Every blurry detail Alvarez told and/or retold, involved him telling somebody else that he was not going to be responsible for what he suspected might happen. He knew people had weapons. He saw a man with a gun at halftime. He told the coaches at halftime if they continued with the game even though he thought a major brouhaha was about to unfold that he would not be responsible.
Well, I've got news for you, Mr. Alvarez, you don't get to choose not to be responsible any more than Dana Schott or Dale Schmitz got to choose.
While I'm going on about the police, I want to be clear about something. I am not a great fan of the police. I've had one or two mess with me when I was in high school because they thought they could get away with it, a story I will tell at another time.

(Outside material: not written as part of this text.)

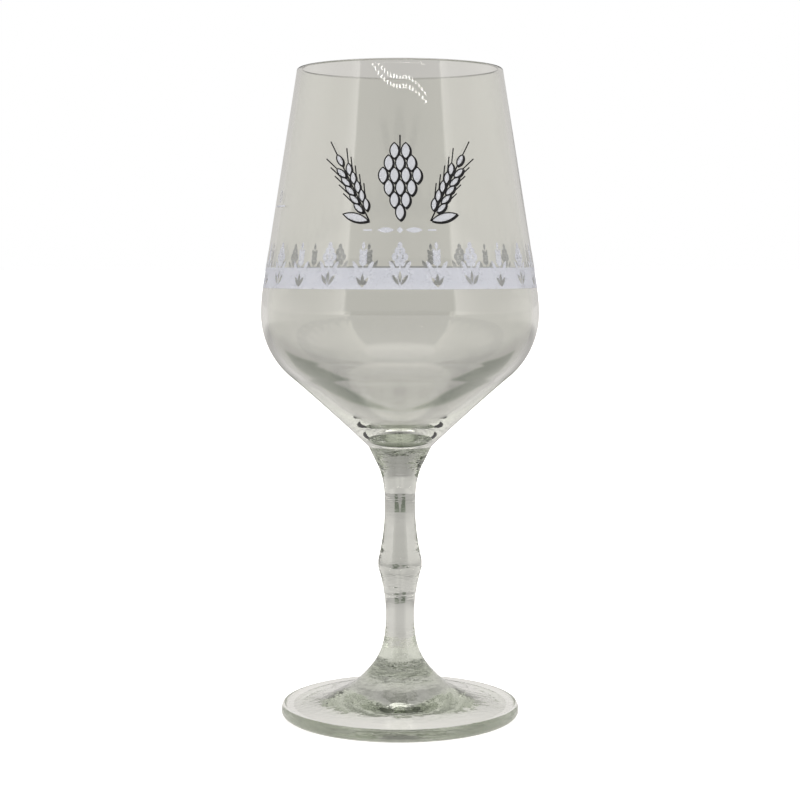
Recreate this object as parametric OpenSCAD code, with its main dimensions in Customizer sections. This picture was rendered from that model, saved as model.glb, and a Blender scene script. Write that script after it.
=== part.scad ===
// Stemmed beer glass with fired enamel prints.
// The origin is the middle of the foot's resting plane, +Z is up and -Y is the printed front.
// Every glass piece is turned from an outline of [radius, height] points.

/* [Bowl] */
// Height from the stem's weld to the bowl's widest place
belly_rise = 44.1; // [40:0.1:50]
// Height from the widest place to the lip
side_rise = 79.9; // [74:0.1:94]
// Outside diameter at the widest place
belly_d = 91.6; // [88:0.1:96]
// Outside diameter at the lip
lip_d = 67.4; // [63:0.1:73]
// Radius of the shoulder above the widest place
shoulder_r = 54; // [42:1:62]
// Radius of the shoulder below the widest place
under_r = 26.9; // [23:0.1:31]
// Angle that the shoulder below turns through, in degrees
under_turn = 50.6; // [46:0.2:56]
// Glass wall at the lip
lip_wall = 1.5; // [1.2:0.1:2]
// Glass wall at the widest place
belly_wall = 2; // [1.6:0.1:2.6]
// Glass between the bowl's hollow and the stem's weld
bowl_floor = 3.5; // [3:0.1:6]

/* [Stem] */
// Diameter of the weld between bowl and stem
neck_weld_d = 20.7; // [18:0.1:23]
// Length from the ring to the bowl's weld
upper_stem_l = 37.8; // [31:0.1:46]
// Height of the upper waist above the ring
upper_waist_rise = 18; // [15:0.1:21]
// Diameter of the upper waist
upper_waist_d = 10.1; // [9:0.1:11.5]
// Diameter of the ring
ring_d = 14.5; // [13:0.1:16]
// Height of the ring's straight band
ring_band = 2.6; // [1.6:0.1:4]
// Length from the foot's weld to the ring
lower_stem_l = 35; // [30:0.5:42]
// Height of the lower waist above the foot's weld
lower_waist_rise = 19; // [16:0.1:22]
// Diameter of the lower waist
lower_waist_d = 9.5; // [8.5:0.1:11]

/* [Foot] */
// Diameter of the foot
foot_d = 79.4; // [74:0.2:85]
// Thickness at the foot's edge
foot_edge = 4.4; // [3.9:0.1:5]
// Height of the edge's outermost line
foot_nose = 1.9; // [1.5:0.1:2.4]
// Width of the edge's upper rounding
foot_top_round = 1.3; // [0.9:0.1:2]
// Width of the edge's lower rounding
foot_low_round = 2.3; // [1.6:0.1:3]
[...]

I do not support everything they do unconditionally. I do not worship them from afar. I am not a hard-core advocate of total, clamp-down-style law and order.
I find most cops arrogant, standoffish and prone to at least casual fascism. Too many cops for my liking tend to don crew cuts, black gloves, jack boots and mirror shades. Most of them prefer to emulate Judge Dredd than Officer Friendly and I think that is a great shame.
I don't apologize for my impressions of their profession any more than they apologize for disliking my profession. It isn't personal and we both find individuals of merit on both sides.
So do not mistake my support of the police in this issue as unconditional love because it isn't and if I thought they were wrong, I would rail about that.
All the facts are not in just yet, but one thing is clear to me, Officer Schmitz and Officer Schott were doing their jobs under difficult circumstances. Santos could have been a saint in his daily life, but he fired a gun in a public place, he left them with no choice but to shoot him. Speculation about warning him to drop the gun or just shooting him in the shoulder after he fired his revolver is the kind of ludicrous theorizing that falls under the weight of its own ridiculousness.
Firing weapons in crowds is no more acceptable in Council Bluffs than it is in Omaha or the rest of the United States. Our officers are well-trained at the state academy, they aren't farmers who strap on squirrel guns part-time for kicks and they deserve our support in this issue.
They did what was required under the law. They were put in a situation they shouldn't have had to face if it had not been for the completely irresponsible actions of Maurice Alvarez.
We need to stop taking shots from across the river and start firing back. We need to stop rolling over and playing the beat dog and start biting the hand that insults every time an Omaha reporter, TV news anchor or FoxSports "personality" decides to take their shots at "Counciltucky."
The days of our taking it lying down are over and the days or our standing up like great, proud Iowans we are descended from are just beginning.